L’empire, qui méprisait le peuple en le nourrissant, lui donna du pain et les jeux du cirque. Les édiles les lui avaient aussi donnés ; mais le jour où furent créés les tribuns et les édiles, les plébéiens avaient obtenu sur le Mont-Sacré ces deux choses que doivent aux peuples tous les gouvernemens qui ne les méprisent pas : du pain et la liberté. Il est tout simple que les empereurs ne fussent pas favorables à l’édilité, c’étaient eux qui s’étaient chargés de la nourriture de leurs esclaves. Déjà sous la république les censeurs avaient pris la haute main dans la construction des édifices publics, et les tribuns la part principale dans la défense des intérêts démocratiques. Ainsi dépouillés peu à peu, les édiles tombèrent de la situation qui les mettait en passe de remplacer les consuls à celle où on leur permettait de surveiller les cabarets et de faire balayer les rues.

À peine cependant le tribunat a-t-il commencé d’exister, que déjà il remporte une victoire signalée sur le patriciat dans l’affaire de Coriolan. Coriolan était de la famille sabine des Mardi[1]. Un tel patricien ne pouvait être que Sabin. En effet, Caïus Marcius Coriolanus était le patricien par excellence, superbe, dur aux plébéiens comme un Claudius, de plus brillant à la guerre, fougueux, emporté, agressif. Le premier Appius Claudius fut le type de l’aristocratie qui résiste, Coriolan de l’aristocratie qui brave et défie ceux qu’elle mécontente. Aussi fut-il entraîné par son fougueux orgueil à porter les armes contre son pays, et il mourut dans l’exil. On rapportait de lui plusieurs traits de générosité, il y avait du chevalier dans le dur aristocrate ; jeune, il avait porté les armes contre les Tarquins, et plus tard pris aux Volsques la ville de Coriole[2]). Ce

  1. Marcius ou Martius était le surnom du roi sabin Ancus Marcius. Ce mot est dérivé de Mars, dieu sabin.

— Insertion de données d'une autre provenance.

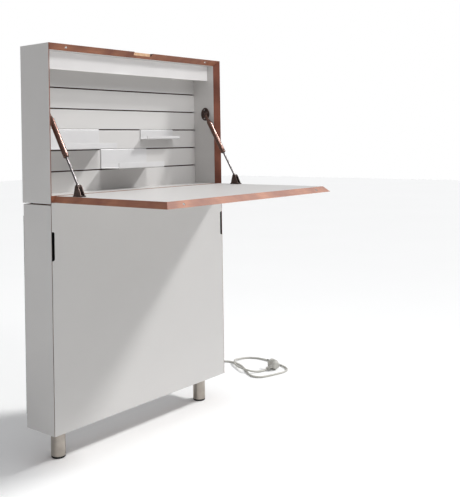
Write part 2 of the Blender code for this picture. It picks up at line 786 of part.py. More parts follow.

  2. Niebuhr pense que Coriolan s’appelait ainsi parce qu’il était né à Coriole, et nie que le surnom de Coriolanus ait pu être donné a Marcius à cause de la prise de cette ville, qui, dit-il, était latine, par conséquent alliée de Rome à cette époque, et n’a pu, pour cette raison, être traitée en ville ennemie ; mais elle pouvait avoir été occupée par les Volsques, car elle n’était pas loin d’Antium. Qu’elle figure dans le catalogue des trente villes latines donné par Pline, cela ne prouve rien, car, bien que ces villes aient fait partie de la confédération latine, on ne saurait affirmer que toutes aient été en paix avec les Romains au temps de Coriolan. Enfin Niebuhr dit que, selon le témoignage de Tite-Live, Scipion l’Africain reçut le premier un surnom tiré du nom du pays qu’il avait vaincu ; mais on peut répondre que l’assertion de Tite-Live se rapporte aux surnoms empruntés à un pays conquis comme l’Afrique, l’Asie, la Numidie, la Crète, et non à la prise d’une ville.